My understanding of your question is 1) you have USD books where all peso transactions are revalued at period end and 2) you need MXN statutory books. If that is your question you can take your USD books and convert the monetary items back into MXN taking the change to P&L (which should offset the gain/loss that you had on the USD books). The non-monetary items need to be converted at the historical USD/MXN rate when put on the books. The non-monetary related P&L items (i.e. depreciation should be converted using that same USD/MXN rate.

In brief, if you take MXN monetary items to USD and hit the P&L, then turn around and take the USD into MXN using the same rates you should end up with no P&L for the MXN monetary assets and liabilities when you consolidate the USD remeasurement results with the MXN remeasurement results. Remaining amounts should represent the FX on any USD (or other non-MXN) monetary items.

Topic Expert
Patrick Dunne
Title: Chief Financial Officer
Company: Milk Source
(Chief Financial Officer, Milk Source) |

Your first sentence is confusing. If the functional currency is USD, then the only gain/loss you will have is when you settle payments and this would be f/x gains or losses.

Wayne mentions FAS 52 or now known as ASC 830 to evaluate this. You should use the guindance to determine if the USD or Peso is your functional currency for Mexico.

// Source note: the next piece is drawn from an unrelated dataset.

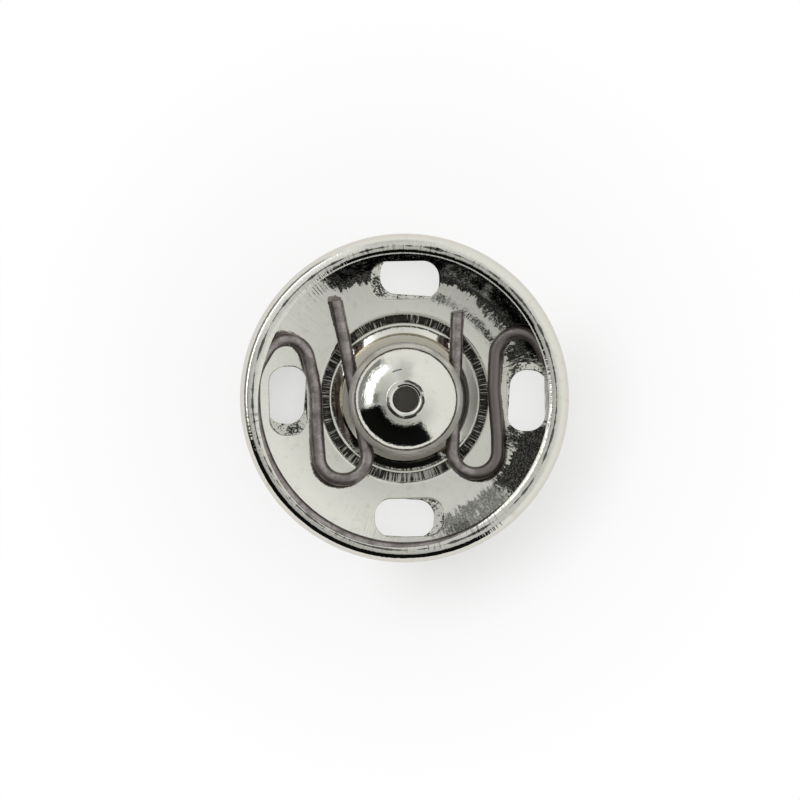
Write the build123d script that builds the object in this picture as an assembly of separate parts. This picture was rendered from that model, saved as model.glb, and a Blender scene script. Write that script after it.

If this step says that the Peso is your functional currency, then you will have f/x gains losses based on traslating from Peso's to USD.

Kevin Roones
Title: Senior Accounting Professional
Company: In-between
(Senior Accounting Professional, In-between) |

It sounds like you are confusing the functional currency with the reporting currency. If most of the transactions at the Mexican office are in pesos and the majority of their bank balance is pesos then pesos are more than likely the functional currency for them. The U.S. office would need to translate the Mexican office's books to U.S. dollars if that is their reporting currency on a consolidated basis.